En este punto, ante el asedio de los
archiveros y mi necesidad de comprobar los números de los
inventarios para ver cuándo entró la porcelana en las colecciones
de Augusto el Fuerte, me doy cuenta de que no soy más que café. Mis
frases son cada día más cortas.
¿Quieren ustedes conocer al detalle quién
trabajaba en Meissen, un experimento de la Goldhaus? Los archivos
están aquí en Dresde: listas e inventarios, correspondencia,
cuentas, memorandos y edictos, trocitos de papel desgarrado junto a
documentos perfectamente escritos. Aquí están los «legajos
secretos» de Böttger, pero ¿quiere ello decir que también hay
legajos secretos más secretos a los que no tengo acceso?

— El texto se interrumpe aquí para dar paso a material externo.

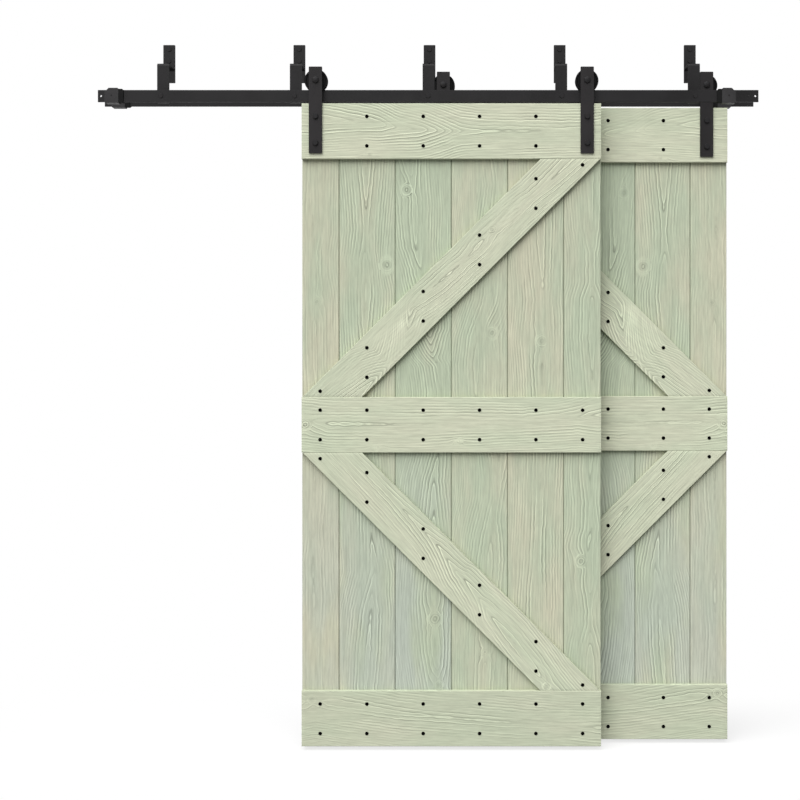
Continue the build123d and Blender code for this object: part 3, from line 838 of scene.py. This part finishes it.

¿Cómo puede haber tantísimos documentos de
esas semanas de hace trescientos años? Leyendo Stasiland, la exploración que hace Anna Funder de
la cultura de la información y su funcionamiento en la República
Democrática Alemana, me impresiona la compulsión de llevar registro
que crea el miedo. Si sabes que todos los que te rodean están
tomando nota de lo que dices, a quién se lo dices, tu única defensa
es que tus propios apuntes sean lo más completos posible, que tirar
de pluma sea en ti un acto tan reflejo como sacar un cigarrillo del
paquete, encenderlo, aspirar el humo.
Imagino que es así como funciona la corte de
Dresde, con la angustia dispersa del conde Y informando contra el
barón X a quien presta oídos el príncipe Z. Pero luego, poco a
poco, me voy dando cuenta de que todas estas anotaciones son porque
el Arcano es mítico, parte de la historia, una especie de
proximidad con los Hechos que nadie podría haber previsto. ¿Dónde
estabas tú cuando el cojo echó a andar, cuando se secó la higuera,
cuando el mercurio se convirtió en oro, cuando se creó la
porcelana?
Pido un americano
para empalmar con el espresso macchiato y
observo con cariño las bellas tonalidades negras y marrones del
café; alzo mi taza en dirección a Meissen y su densa y oscura
porcelana de jaspe. Me tiemblan las manos, pero solo un poco.